I don’t think that there’s any conflict at all between science today and the Scriptures. I think that we have misinterpreted the Scriptures many times and we’ve tried to make the Scriptures say things they weren’t meant to say. I think that we have made a mistake by thinking the Bible is a scientific book. The Bible is not a book of science. The Bible is a book of Redemption, and of course I accept the Creation story. I believe that God did create the universe. I believe that God created man, and whether it came by an evolutionary process and at a certain point He took this person or being and made him a living soul or not, does not change the fact that God did create man. … Whichever way God did it makes no difference as to what man is and man’s relationship to God.69

Some Christians, however, argue that the parallel drawn here between heliocentrism and evolutionary theory does not hold, because accepting evolutionary theory implies that so many more biblical texts than only one or two (as in the case of the heliocentric model of the universe) have to be interpreted differently. True as this may be,70 we should ask here: Different from what? In most cases the answer will be “different from what we were used to because of the tradition in which we stand.” Here, however, Protestants have a clear advantage as compared to Roman Catholics. No tradition is sacrosanct to them, and especially traditions that try to bind the Word of God by prescribing how it should be interpreted are met with critical suspicion. For the Bible itself should have the final say, and no human traditions should stand in its way. That is why, as the Reformed motto has it, Reformed churches have to return time and again to the Bible, instead of satisfying themselves with fixed interpretations of what it is supposed to mean. In a particularly telling passage, the Belgic Confession puts this point as follows: “Therefore we must not consider human writings—no matter how holy their authors may have been—equal to the divine writings; nor may we put custom, nor the majority, nor age, nor the passage of times or persons, nor councils, decrees, or official decisions above the truth of God, for truth is above everything else.”71

Therefore, the findings on which evolutionary theory is based may urge us to go back to the Bible, asking ourselves whether our traditional interpretations of various verses really captured their meaning or were partly inspired by a model of the world that has now become obsolete and should no longer be used as a hermeneutical lens.

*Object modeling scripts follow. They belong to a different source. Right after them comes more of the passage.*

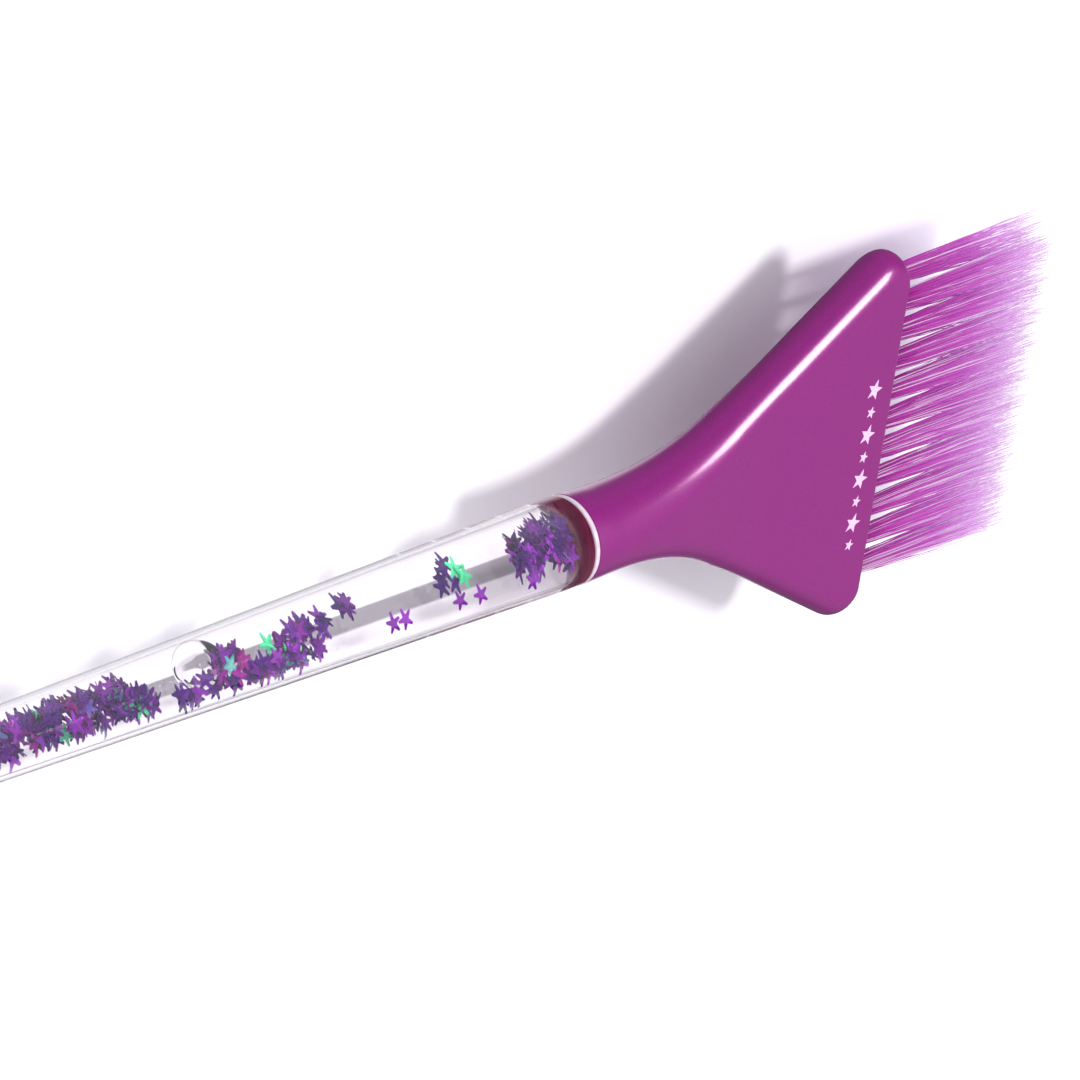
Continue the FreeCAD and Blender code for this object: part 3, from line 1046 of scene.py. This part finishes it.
def filament_path(rng, index, y, z, length):
    """Centre points of one filament from inside its hole to its tip."""
    radius = PACK_RADIUS * math.sqrt((index + 0.5) / FILAMENTS)
    angle = index * FILAMENT_TURN + rng.uniform(-0.2, 0.2)
    dy, dz = radius * math.cos(angle), radius * math.sin(angle)
    fan_y = dy + rng.gauss(0, 0.50 * MM)
    fan_z = dz * 0.45 + rng.gauss(0, 0.25 * MM)
    outward = y * ROW_FLARE
    wave = rng.uniform(0.03, 0.12) * MM
    phase, turns = rng.uniform(0, 2 * math.pi), rng.uniform(1.5, 3.5)
    points = []
    for i in range(FILAMENT_RINGS):
        s = i / (FILAMENT_RINGS - 1)
        out = max(s * (length + ROOT_DEPTH) - ROOT_DEPTH, 0.0) / length
        sway = wave * math.sin(phase + 2 * math.pi * turns * out) * math.sqrt(out)
        lift = wave * math.cos(phase * 1.7 + 2 * math.pi * turns * out) * math.sqrt(out)
        swell = ROOT_SWELL * math.sin(math.pi / 2 * min(out / SWELL_SHARE, 1.0))
        points.append(
            Vector(
                (
                    HEAD_END_X - ROOT_DEPTH + s * (length + ROOT_DEPTH),
                    y + dy * (1 + swell) + (fan_y + outward) * out**FAN_GROWTH + sway,
                    z + dz * (1 + swell / 2) + fan_z * out**FAN_GROWTH + lift,
                )
            )
        )
    return points


def tuft(node, y, z, rng, material, full_length):
    """One tuft's filaments. They keep how far along they are and a tone each, for the colour."""
    verts, faces, along, tones = [], [], [], []
    for index in range(FILAMENTS):
        length = full_length * (LONGEST - LENGTH_LOSS * rng.random() ** 2)
        points = filament_path(rng, index, y, z, length)
        tone = rng.random()
        thick = FILAMENT_RADIUS * rng.uniform(0.8, 1.15)
        base = len(verts)
        for i, point in enumerate(points):
            s = i / (FILAMENT_RINGS - 1)
            thinned = max(s - TAPER_FROM, 0) / (1 - TAPER_FROM)
            radius = thick * (1 - FILAMENT_TAPER * thinned)
            for k in range(FILAMENT_SIDES):
                angle = 2 * math.pi * (k / FILAMENT_SIDES) + index
                verts.append(point + Vector((0, radius * math.cos(angle), radius * math.sin(angle))))
                along.append((point.x - HEAD_END_X) / full_length)
                tones.append(tone)
        for i in range(FILAMENT_RINGS - 1):
            for k in range(FILAMENT_SIDES):
                a = base + i * FILAMENT_SIDES + k
                b = base + i * FILAMENT_SIDES + (k + 1) % FILAMENT_SIDES
                faces.append((a, b, b + FILAMENT_SIDES, a + FILAMENT_SIDES))
        last = base + (FILAMENT_RINGS - 1) * FILAMENT_SIDES
        faces.append(tuple(reversed(range(base, base + FILAMENT_SIDES))))
        faces.append(tuple(range(last, last + FILAMENT_SIDES)))
    piece = make_object(node.replace("tuft", "bristles"), verts, faces, material)
    for name, values in (("along", along), ("tone", tones)):
        attribute = piece.data.attributes.new(name, "FLOAT", "POINT")
        attribute.data.foreach_set("value", [max(min(v, 1.0), 0.0) for v in values])
    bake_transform(piece)
    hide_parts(node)
    return piece


def bristles(material):
    rng = random.Random(5)
    for node, (y, z) in tuft_places().items():
        full_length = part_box(node)[1].x - HEAD_END_X
        tuft(node, y, z, rng, material, full_length)


# ---------------------------------------------------------------- stage, lights, camera


def stage():
    verts = [(x * FLOOR_HALF, y * FLOOR_HALF, 0) for x, y in ((-1, -1), (1, -1), (1, 1), (-1, 1))]
    floor = make_object("floor", verts, [(0, 1, 2, 3)], floor_paper())
    floor.location.z = -FLOOR_DROP


def area_light(name, place, target, size, power, colour):
    data = bpy.data.lights.new(name, "AREA")
    data.shape = "RECTANGLE"
    data.size, data.size_y = size
    data.energy = power
    data.color = colour
    light = bpy.data.objects.new(name, data)
    light.location = place
    light.rotation_mode = "QUATERNION"
    light.rotation_quaternion = (Vector(target) - Vector(place)).to_track_quat("-Z", "Y")
    bpy.context.scene.collection.objects.link(light)
    return light


def studio_world():
    """A soft white room, dimmer on one side and bright along the horizon. Reflected rays see it dark."""
    world = bpy.data.worlds.new("studio")
    bpy.context.scene.world = world
    world.use_nodes = True
    tree = world.node_tree
    background = tree.nodes["Background"]
    background.inputs["Color"].default_value = (0.96, 0.95, 1.0, 1.0)
    direction = tree.nodes.new("ShaderNodeTexCoord")
    towards = tree.nodes.new("ShaderNodeVectorMath")
    towards.operation = "DOT_PRODUCT"
    towards.inputs[1].default_value = DIM_SIDE
    tree.links.new(direction.outputs["Generated"], towards.inputs[0])
    split = tree.nodes.new("ShaderNodeSeparateXYZ")
    tree.links.new(direction.outputs["Generated"], split.inputs["Vector"])
    level = graded(tree, towards.outputs["Value"], 0.25, 0.85, WORLD_LEVEL, WORLD_DIM_LEVEL)
    horizon = graded(tree, split.outputs["Z"], 0.04, 0.22, HORIZON_LEVEL, 0.0)
    reflected = graded(tree, towards.outputs["Value"], 0.55, 0.95, MIRRORED_LEVEL, MIRRORED_DIM_SIDE)
    strength = tree.nodes.new("ShaderNodeMix")
    tree.links.new(mirrored(tree), strength.inputs["Factor"])
    tree.links.new(larger(tree, level, horizon), strength.inputs["A"])
    tree.links.new(reflected, strength.inputs["B"])
    tree.links.new(strength.outputs["Result"], background.inputs["Strength"])


def lights(glossed):
    """A key light for everything, and a panel whose long soft highlight only the glossed pieces show."""
    studio_world()
    middle = on_axis(JOINT_X + 20 * MM)
    key = area_light("key", middle + OVERHEAD * 2, middle, (0.20, 0.20), 10.4, (1.0, 0.98, 0.99))
    key.visible_glossy = False
    panel = area_light("gloss_panel", middle + OVERHEAD, middle, (0.34, 0.46), 5.4, (1.0, 0.98, 1.0))
    panel.visible_diffuse = False
    panel.visible_transmission = False
    receivers = bpy.data.collections.new("gloss_receivers")
    for piece in glossed:
        receivers.objects.link(piece)
    panel.light_linking.receiver_collection = receivers


def camera():
    data = bpy.data.cameras.new("camera")
    data.lens = CAMERA_LENS
    data.sensor_width = 36
    data.clip_start = 0.01
    camera_object = bpy.data.objects.new("camera", data)
    bpy.context.scene.collection.objects.link(camera_object)
    back = CAMERA_BACK.normalized()
    right = CAMERA_UP.cross(back).normalized()
    up = back.cross(right)
    turn = Matrix((right, up, back)).transposed().to_4x4()
    camera_object.matrix_world = Matrix.Translation(CAMERA_TARGET + back * CAMERA_DISTANCE) @ turn
    bpy.context.scene.camera = camera_object


# ---------------------------------------------------------------- all of it


def finish_hidden_parts():
    """The CAD parts inside the neck and the holes keep their shape and get their own materials."""
    materials = {
        "chamber_stopper": stopper_plastic(),
        "stopper_o_ring": seal_rubber(),
        "anchors_front": anchor_metal(),
        "tuft_roots_front": bristle("bristle_root"),
    }
    materials["anchors_back"] = materials["anchors_front"]
    materials["tuft_roots_back"] = materials["tuft_roots_front"]
    for node, material in materials.items():
        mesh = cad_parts[node].data
        mesh.materials.clear()
        mesh.materials.append(material)


camera()
stage()
lights([brush_head(head_plastic())])
printed_stars(print_ink())
handle_tube(clear_tube())
# Painted shade: the tenon is opaque dark wine-red, in place of the shaded neck face behind the clear tube
painted_shade_tenon(stopper_plastic("tenon_painted_shade"))
liquid(clear_liquid())
joint_ring(ring_plastic())
stars(star_foil())
bristles(bristle())
finish_hidden_parts()
bpy.context.scene.view_settings.view_transform = "Standard"
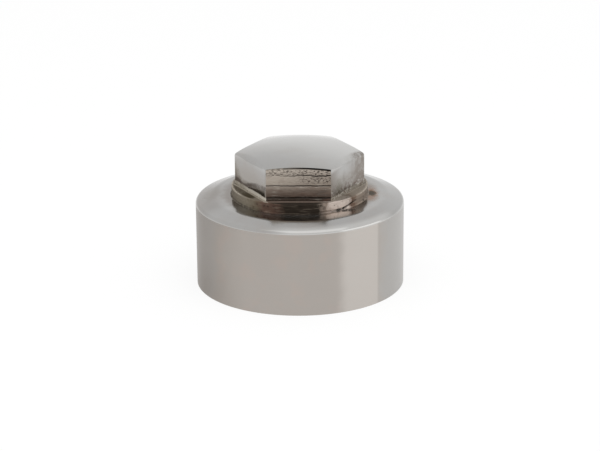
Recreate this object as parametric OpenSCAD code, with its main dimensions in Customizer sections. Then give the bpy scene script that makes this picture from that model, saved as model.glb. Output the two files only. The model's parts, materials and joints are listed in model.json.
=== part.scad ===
// Fork top nut: a round cap nut with a domed hexagon head and a threaded blind bore.
// The origin is the centre of the rim that it stands on, +Z runs up through the head,
// and one flat of the hexagon faces -Y. All sizes are in millimetres.

/* [Drum] */
// Diameter of the round drum
drum_d = 41.3; // [38:0.1:60]
// Height of the drum's top above the rim, where its shoulder begins
drum_h = 18.1; // [16:0.05:40]
// Rise of the drum's nearly flat top, from its shoulder to the foot of the collar
top_rise = 0.05; // [0.01:0.01:0.5]
// Width of the shoulder that slopes down round the top, measured in from the side
shoulder_w = 3.35; // [2:0.05:4]
// Slope of the shoulder, in degrees
shoulder_angle = 17.5; // [8:0.5:30]
// Radius that blends the top into the shoulder
shoulder_blend_r = 3; // [0.5:0.5:4]
// Radius that rounds the drum's upper edge, between the shoulder and the side
drum_edge_r = 0.8; // [0.3:0.1:1.2]
// Bevel on the outside of the rim
rim_bevel = 0.1; // [0.1:0.1:1]

/* [Collar] */
// Diameter of the round collar under the hexagon
collar_d = 27; // [26:0.1:34]
// Height of the collar above its foot
collar_h = 1.95; // [0.6:0.05:6]
// Radius of the fillet at the foot of the collar
collar_fillet_r = 0.25; // [0.05:0.05:0.4]

/* [Hexagon head] */
// Width of the hexagon across its flats
hex_af = 22.2; // [16:0.1:22.4]
// Height of a flat, up its middle
hex_flat_h = 6.8; // [3:0.1:14]
// Radius of the domed top
dome_r = 47.5; // [25:0.5:120]

/* [Threaded bore] */
// Bore diameter, at the crests of the internal thread
bore_d = 31.8; // [20:0.1:32.5]
// Depth of the bore, from the rim to its flat end
bore_depth = 12.5; // [8:0.1:14]
// Diameter of the relief groove past the last thread
relief_d = 33.7; // [32.8:0.1:35]
// Width of the relief groove
relief_w = 1.6; // [0.6:0.1:3]
// Bevel in the corner between the relief groove and the bore's end
relief_bevel = 0.4; // [0.1:0.1:0.5]
// Bevel that leads into the bore
mouth_bevel = 1; // [0.2:0.1:1.5]

/* [Hidden] */
$fn = 180;
// How far joined solids run into each other, and cuts run past a face
overlap = 0.5;

drum_r = drum_d / 2;
collar_r = collar_d / 2;
bore_r = bore_d / 2;
relief_r = relief_d / 2;

// Heights of the collar's foot and of the ledge that it leaves round the hexagon
collar_foot_z = drum_h + top_rise;
collar_top_z = collar_foot_z + collar_h;

// The drum's top falls a little from the collar's foot to the corner where the shoulder begins
corner = [drum_r - shoulder_w, drum_h];
top_slope = atan2(top_rise, corner.x - collar_r);
top_normal = [sin(top_slope), cos(top_slope)];
shoulder_normal = [sin(shoulder_angle), cos(shoulder_angle)];

// Circle in that corner, which touches the top at blend_start and the shoulder at blend_end
half_bend = (shoulder_angle - top_slope) / 2;
lean = (shoulder_angle + top_slope) / 2;
blend_centre = corner - shoulder_blend_r / cos(half_bend) * [sin(lean), cos(lean)];
blend_start = blend_centre + shoulder_blend_r * top_normal;
blend_end = blend_centre + shoulder_blend_r * shoulder_normal;

// Circle of the rounded upper edge, which touches the shoulder at edge_end
edge_centre_r = drum_r - drum_edge_r;
edge_centre = [edge_centre_r,
               drum_h - (drum_edge_r + (edge_centre_r - corner.x) * shoulder_normal.x)
                        / shoulder_normal.y];
edge_end = edge_centre + drum_edge_r * shoulder_normal;

// Circle of the fillet, which touches the collar and the drum's top
fillet_centre = [collar_r + collar_fillet_r,
                 collar_foot_z + collar_fillet_r * (1 - top_normal.x) / top_normal.y];
fillet_end = fillet_centre - collar_fillet_r * top_normal;

// A six-sided circle has its corners on X, so that two of its flats face -Y and +Y
hex_sides = 6;
hex_corner_r = hex_af / 2 / cos(180 / hex_sides);

// Centre of the dome's sphere, which passes through the middle of each flat's top edge
dome_centre_z = collar_top_z + hex_flat_h - sqrt(pow(dome_r, 2) - pow(hex_af / 2, 2));

// Half section of the turned body, before it is bored
module body_section() {
    polygon([[0, 0],
             [drum_r - rim_bevel, 0],
             [drum_r, rim_bevel],
             [drum_r, edge_centre.y],
             edge_centre,
             edge_end,
             blend_end,
             blend_centre,
             blend_start,
             [collar_r, collar_foot_z],
             [collar_r, collar_top_z],
             [0, collar_top_z]]);
    // Rounded upper edge of the drum
    translate(edge_centre)
        circle(r = drum_edge_r);
    // Blend between the drum's top and its shoulder
    translate(blend_centre)
        circle(r = shoulder_blend_r);
    // Fillet at the foot of the collar
    difference() {
        polygon([[collar_r - overlap, fillet_centre.y],
                 [collar_r - overlap, collar_foot_z - overlap],
                 [collar_r, collar_foot_z - overlap],
                 fillet_end,
                 fillet_centre]);
        translate(fillet_centre)
            circle(r = collar_fillet_r);
    }
}

// Blind bore with its lead-in and relief groove
module bore() {
    rotate_extrude()
        polygon([[0, -overlap],
                 [bore_r + mouth_bevel + overlap, -overlap],
                 [bore_r, mouth_bevel],
                 [bore_r, bore_depth - relief_w],
                 [relief_r, bore_depth - relief_w],
                 [relief_r, bore_depth - relief_bevel],
                 [relief_r - relief_bevel, bore_depth],
                 [0, bore_depth]]);
}

// Hexagon with its domed top, rooted a little way into the collar
module hexagon_head() {
    intersection() {
        translate([0, 0, collar_top_z - overlap])
            cylinder(r = hex_corner_r, h = overlap + hex_flat_h + dome_r, $fn = hex_sides);
        translate([0, 0, dome_centre_z])
            sphere(r = dome_r);
    }
}

module fork_top_nut() {
    color("silver")
        difference() {
            union() {
                rotate_extrude() body_section();
                hexagon_head();
            }
            bore();
        }
}

fork_top_nut();
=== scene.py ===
"""Fork top nut: the plated nut with its worn finish, and the stage it stands on."""

import json
import math
from collections import namedtuple
from functools import partialmethod

import bmesh
import bpy
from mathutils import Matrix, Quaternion, Vector, noise


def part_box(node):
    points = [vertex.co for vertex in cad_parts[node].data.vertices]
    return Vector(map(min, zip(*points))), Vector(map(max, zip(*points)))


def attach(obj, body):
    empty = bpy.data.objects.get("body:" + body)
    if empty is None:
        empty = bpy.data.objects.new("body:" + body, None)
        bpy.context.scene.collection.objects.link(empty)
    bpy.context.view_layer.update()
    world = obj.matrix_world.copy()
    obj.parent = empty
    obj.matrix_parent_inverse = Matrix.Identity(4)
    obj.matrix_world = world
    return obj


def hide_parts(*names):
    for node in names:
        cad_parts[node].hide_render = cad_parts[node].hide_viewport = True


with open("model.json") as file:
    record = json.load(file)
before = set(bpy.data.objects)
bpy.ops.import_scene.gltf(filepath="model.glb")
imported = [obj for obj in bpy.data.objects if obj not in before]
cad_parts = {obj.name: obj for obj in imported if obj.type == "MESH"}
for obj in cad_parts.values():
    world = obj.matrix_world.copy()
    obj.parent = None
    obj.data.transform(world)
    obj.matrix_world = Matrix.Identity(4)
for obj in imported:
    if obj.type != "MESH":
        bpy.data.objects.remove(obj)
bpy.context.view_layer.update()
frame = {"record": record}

bl_info = {
    "name": "Fork Top Nut",
    "version": (1, 0, 0),
    "blender": (4, 5, 0),
    "location": "View3D > Sidebar > Fork Nut",
    "description": "Builds a worn, plated fork top nut and its stage",
    "category": "Object",
}

# ------------ fixed facts

MM = 0.001
NODE = "fork_top_nut"
LOW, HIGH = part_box(NODE)
THREAD = next(m for m in frame["record"]["mounts"] if m["name"] == "tube_thread")
CREST_R = THREAD["dims"]["r_mm"] * MM

FULL_TURN = 2 * math.pi
HEX_SIDES = 6

# Steps of the meshes: round the axis, round a corner, and up each stretch of a section.
STEPS_PER_SIDE = 48
TURN_STEPS = HEX_SIDES * STEPS_PER_SIDE
CORNER_STEPS = 3
SIDE_ROWS = 8
EDGE_STEPS = 12
SHOULDER_ROWS = 12
BEND_STEPS = 6
TOP_ROWS = 20
FILLET_STEPS = 4
COLLAR_ROWS = 24
FLAT_ROWS = 80
RIM_RINGS = 12
DOME_RINGS = 24

# Points closer than the first distance are merged, and a point within the second one of
# a surface counts as on it.
SAME_PLACE = 1e-7
NEAR = 0.02 * MM

# Edges flatter than these angles are shaded smooth.
NUT_SMOOTH = math.radians(32)
THREAD_SMOOTH = math.radians(25)

# The thread: half the width of its crest, the lean of its flanks, how far it is sunk in
# the wall, and the steps of each turn.
CREST_HALF = 0.14 * MM
FLANK_LEAN = math.radians(30)
THREAD_BITE = 0.03 * MM
THREAD_STEPS = 120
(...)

Yet, while granting this point, one may still doubt whether the parallel between the case of evolutionary theory and that of heliocentrism fully applies. For it seems that evolutionary theory not only forces us to update our exegesis of a number of individual verses but also has much more serious theological consequences than adopting heliocentrism had at the time. As we have seen above ( Where Science and Christianity Overlap: History), this is a keen and fair observation indeed. I will therefore use the rest of this book to address it. Let us examine in the next couple of chapters which theological issues have to be revisited as a result of Darwinian evolution, focusing once again (though not exclusively) on the Reformed tradition. In deciding whether or not to take evolutionary theory on board, we need to know as exactly as possible how doing so will affect our theological outlook. Quite understandably, many Christians apply Luke 14:28 to the situation: before deciding to accept evolutionary theory (at least as a possible explanation for the natural world’s biodiversity), they “sit down and estimate the cost.” Let us see how we can do this. Could it be that we end up with a gain rather than a loss?